Harten, who has spent his entire career at the radar facility in Westbury, N.Y., that handles air traffic within 40 miles of three major airports, struggled vainly to help guide the airliner to a landing strip.
In lightning-quick decisions, Harten communicated with 14 people after the bird strike to divert other airplanes and advise controllers elsewhere to hold aircraft and clear runways for 1549.
First, Harten tried to return the plane to LaGuardia, asking the airport's tower to clear runway 13. But Sullenberger calmly reported: "We're unable."
Then Harten offered another LaGuardia runway. Again, Sullenberger reported, "Unable." He said he might be able to make Teterboro.
But when Harten directed Sullenberger to turn toward Teterboro, the pilot responded: "We can't do it …. We're going to be in the Hudson."
"I asked him to repeat himself even though I heard him just fine," said Harten. "I simply could not wrap my mind around those words."
At that moment, Harten said he lost radio contact with flight and was certain it "had gone down."
"During the emergency itself, I was hyper-focused," Harten said. "I had no choice but to think and act quickly and remain calm.
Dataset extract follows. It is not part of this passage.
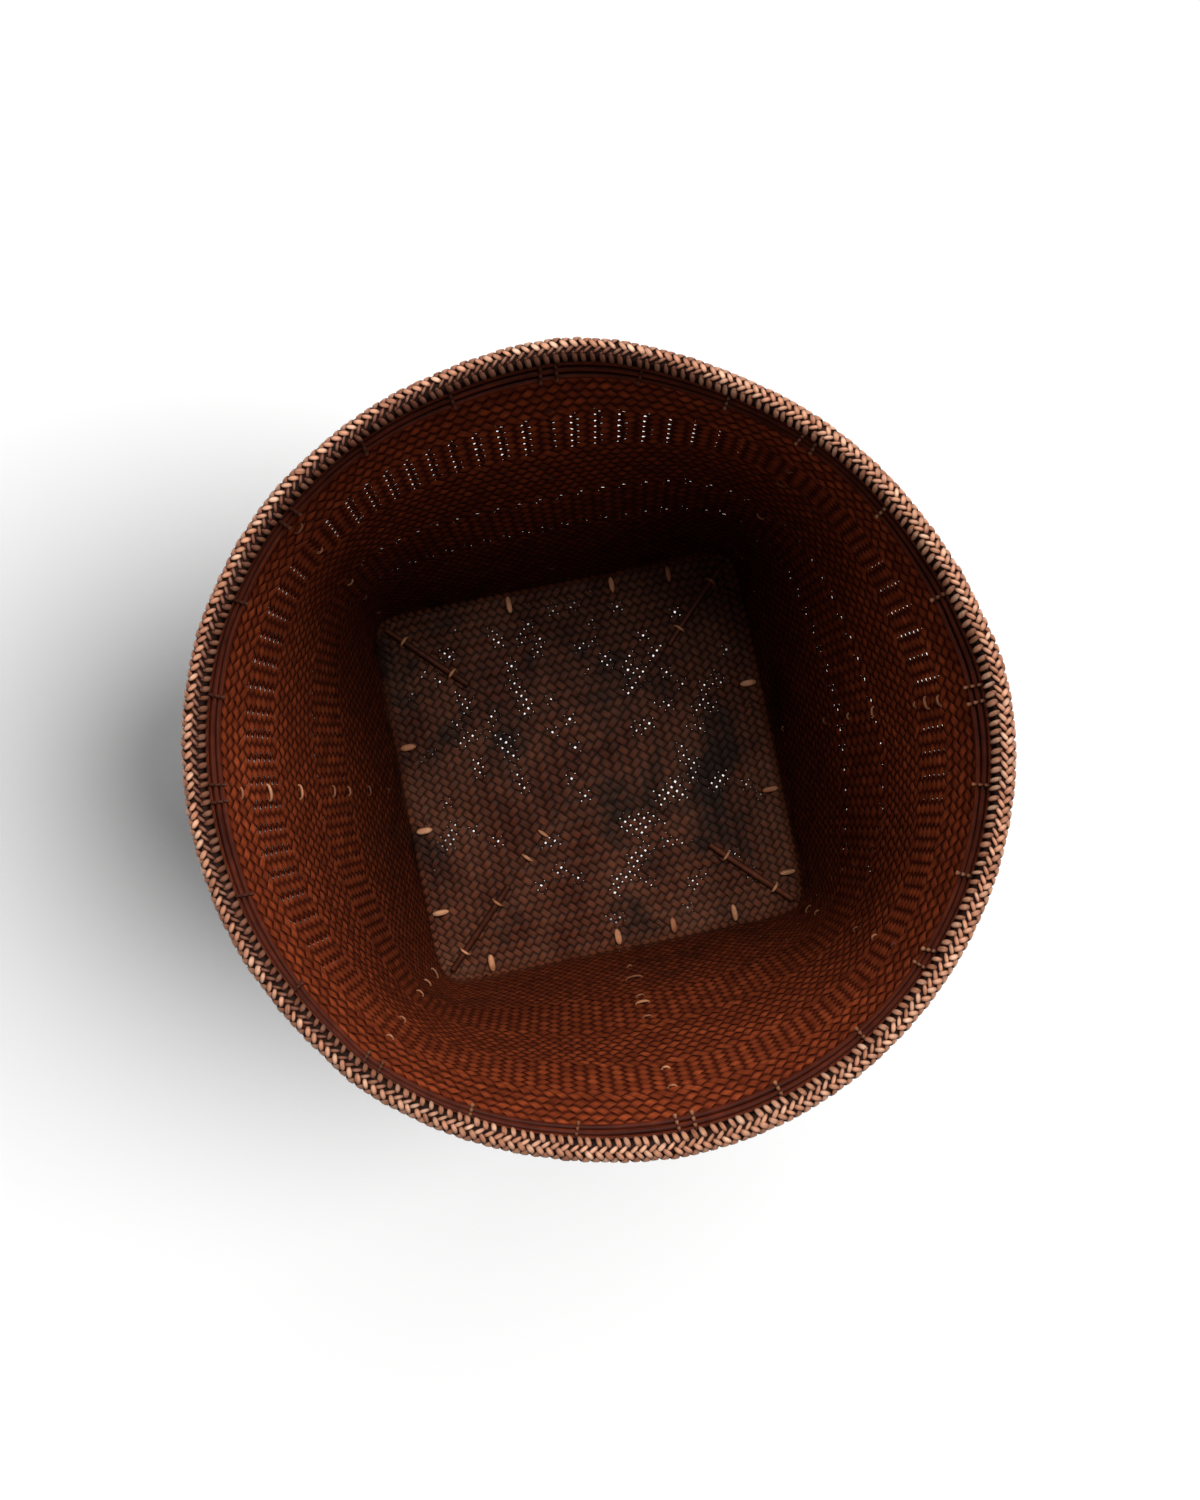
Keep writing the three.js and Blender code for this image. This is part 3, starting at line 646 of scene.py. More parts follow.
def strand_rows(slope, across):
    """One row for each crossing of a strand, from rim to rim."""
    rows = [wall_row(*crossing) for crossing in reversed(climb(*across[0], -1, -slope))]
    rows += [(0, x, y, side_on_base(x, y, slope), base_fill(x, y), slope) for x, y in across]
    rows += [wall_row(*crossing) for crossing in climb(*across[-1], 1, slope)]
    return np.array(rows, float)


def with_halves(rows):
    """Adds a row between crossings: a dive where the strand changes sides, else a crest."""
    halves = (rows[:-1] + rows[1:]) / 2
    halves[:, 3] *= FLOAT_CREST
    joined = np.flatnonzero(rows[:-1, 0] == rows[1:, 0])
    return np.insert(rows, joined + 1, halves[joined], axis=0)


def cell_pitch(beside, above, lean):
    """Distance between neighbouring strands of one set, from the two sides of a cell."""
    area = np.linalg.norm(np.cross(beside, above), axis=-1)
    return 2 * area / np.linalg.norm(beside * lean[:, None] + above, axis=-1)


def wall_shape(place, depth, lean, wobble):
    """Points of a strand on the wall, the inward normals there and the pitch of its set."""
    low = np.maximum(depth - 0.5, 0)
    high = np.minimum(depth + 0.5, WALL_UNITS)
    beside = on_plait(place + 0.5, depth) - on_plait(place - 0.5, depth)
    above = (on_plait(place, high) - on_plait(place, low)) / (high - low)[:, None]
    points = on_plait(place + wobble, depth)
    return points, unit(np.cross(above, beside)), cell_pitch(beside, above, lean)


def base_shape(x, y, lean, wobble):
    """The same on the base."""
    points, inward = on_base(x + wobble, y)
    beside = on_base(x + 0.5, y)[0] - on_base(x - 0.5, y)[0]
    above = on_base(x, y + 0.5)[0] - on_base(x, y - 0.5)[0]
    return points, inward, cell_pitch(beside, above, lean)


def strand_shape(rows):
    """Points, inward normals, widths and crests along a strand."""
    surface, a, b, side, fill, lean = rows.T
    wobble = RANDOM.normal(0, STRAND_WOBBLE, len(rows))
    points, inward = np.zeros((2, len(rows), 3))
    pitch = np.zeros(len(rows))
    for here, shape in ((surface == 1, wall_shape), (surface == 0, base_shape)):
        points[here], inward[here], pitch[here] = shape(a[here], b[here], lean[here], wobble[here])
    points = points + inward * (side * CROSSING_LIFT)[:, None]
    # How high the strand stands, which sets its painted shade: dark where it dives, light on its crests
    crest = np.abs(side) / FLOAT_CREST
    crest[surface == 0] = np.minimum(crest[surface == 0] * FLAT_CREST, 1)
    return points, inward, pitch * fill, crest


PLAIT_PIECES = 9

# The strands, in several pieces because of their number
strands = list(base_strands())
per_piece = ceil(len(strands) / PLAIT_PIECES)
for index in range(PLAIT_PIECES):
    strips = Strips(STRAND_SECTION)
    for slope, across in strands[index * per_piece:(index + 1) * per_piece]:
        points, inward, width, crest = strand_shape(with_halves(strand_rows(slope, across)))
        tone = RANDOM.random()
        width = width / 2 * RANDOM.normal(1, STRAND_SPREAD)
        strips.add(points, inward, width, STRAND_HALF_THICKNESS, tone=tone, shade=crest)
    strips.piece(f"plait_{index + 1}", "woven_body", "plait")


# Hoops, seen below the braid inside and outside

BRAID_FOOT = 292 * MM
HOOP_HEIGHT = 4 * MM
CANE_HEIGHT = 3.3 * MM
CANE_SWELL = 0.35 * MM
CANE_STEP = 0.75 * MM
CANE_WAVE = 0.2
CANE_WAVES = (3, 4, 5)
# Place and half size of the near-black strip of painted shade behind the inner hoops
SHADOW_STRIP_OUT = -2.6 * MM
SHADOW_STRIP_HALF_SIZE = (6.02 * MM, 0.2 * MM)
HOOP_PITCH = 4.3 * MM
HOOPS_TOP = 291.7 * MM
HOOP_THICKNESS = 2 * MM
OUTER_HOOP_THICKNESS = 2.2 * MM
HOOP_HEIGHTS = [HOOPS_TOP - HOOP_HEIGHT / 2 - order * HOOP_PITCH for order in range(3)]
RING_STEPS = 240
RING = np.arange(RING_STEPS) * 2 * pi / RING_STEPS


def outward(angles):
    """Level directions away from the middle of the basket."""
    return np.stack([np.cos(angles), np.sin(angles), np.zeros_like(angles)], -1)


def hoop(name, node, out, heights, facing, thickness):
    """Half-round canes round the wall, each a little wavy."""
    strips = Strips(CANE_SECTION)
    for height in heights:
        phases = RANDOM.random(4)[1:] * 2 * pi
        wave = sum(np.sin(RING * k + phase) for k, phase in zip(CANE_WAVES, phases)) / len(CANE_WAVES)
        points = on_wall(RING, height + wave * CANE_WAVE * MM, out)
        strips.add(points, facing * outward(RING), CANE_HEIGHT / 2, thickness / 2, True, RANDOM.random())
    strips.piece(name, node, "hoop")


out = -WALL_THICKNESS - SEAT_GAP - HOOP_THICKNESS / 2
thickness = HOOP_THICKNESS + 2 * CANE_SWELL
for order, label in enumerate(("upper", "middle", "lower")):
    node = f"inner_hoop_{label}"
    height = HOOP_HEIGHTS[order]
    hoop(f"{node}_cane", node, out - order * CANE_STEP, [height], -1, thickness)
# Behind them, across the slits, a near-black strip: painted shade in the gaps between the canes
strips = Strips(BAR_SECTION)
points = on_wall(RING, HOOP_HEIGHTS[1], SHADOW_STRIP_OUT)
strips.add(points, -outward(RING), *SHADOW_STRIP_HALF_SIZE, True)
strips.piece("inner_hoop_shadow_strip", "inner_hoop_middle", "hoop", "shade_filler")
out = SEAT_GAP + OUTER_HOOP_THICKNESS / 2
hoop("outer_hoop_canes", "outer_hoop", out, HOOP_HEIGHTS, 1, OUTER_HOOP_THICKNESS)


# Rim braid: rows of short ribbons over a filling coloured near black, as painted shade between them

BRAID_STITCHES = 262
BRAID_MIDDLE = -0.7 * MM
BRAID_HEART = 295.8 * MM
CORE_SECTION = [
    (-4.2, -3.7), (-4.2, 1.4), (-3.3, 2.8), (-1.6, 3.3), (1.4, 3.3), (3.2, 2.5), (4.3, 0.8),
    (4.3, -3.7), (2.8, -3.7), (2.8, 2.4), (-3.4, 2.4), (-3.4, -3.7),
]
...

But when it was over it hit me hard."
Harten was replaced at the radarscope after the plane went down. Isolated down the hall, Harten thought the worst had happened. "It felt like hours" before he learned everyone survived.
Afterward, Harten told his wife, "I felt like I had been hit by a bus."
Sullenberger testified that his pay has been cut 40 percent in recent years and his pension has been terminated and replaced with a promise "worth pennies on the dollar" from the federally created Pension Benefit Guaranty Corp. These cuts followed a wave of airline bankruptcies after the Sept. 11, 2001, terrorist attacks compounded by the current recession, he said.
He said the problems began with deregulation of the industry in the 1970s. Then "the bankruptcies were used by some as a fishing expedition to get what they could not get in normal times," Sullenberger said of the airlines.
The reduced compensation has placed "pilots and their families in an untenable financial situation," Sullenberger said. "I do not know a single professional airline pilot who wants his or her children to follow in their footsteps."
Sullenberger himself has started a consulting business to help make ends meet. Skiles added, "For the last six years, I have worked seven days a week between my two jobs just to maintain a middle class standard of living."
Investigators have found remains of Canada geese in both engines of Flight 1549.
Sullenberger and Skiles said bird strikes are common but this one was exceptional in knocking out both engines. This "was a bigger bird than I've ever hit before," Skiles said.
The bird problem has been growing. Since 1990, the number of Canada geese that live year-round in the country rather than migrating has grown from 1 million to 3.9 million, John E. Ostrom, chairman of the Bird Strike Committee-USA, testified.
Mark Reis, Seattle-Tacoma International Airport managing director, said radar being testing at his airport can detect birds but the ability to process the information quickly enough to help pilots won't come "any time soon."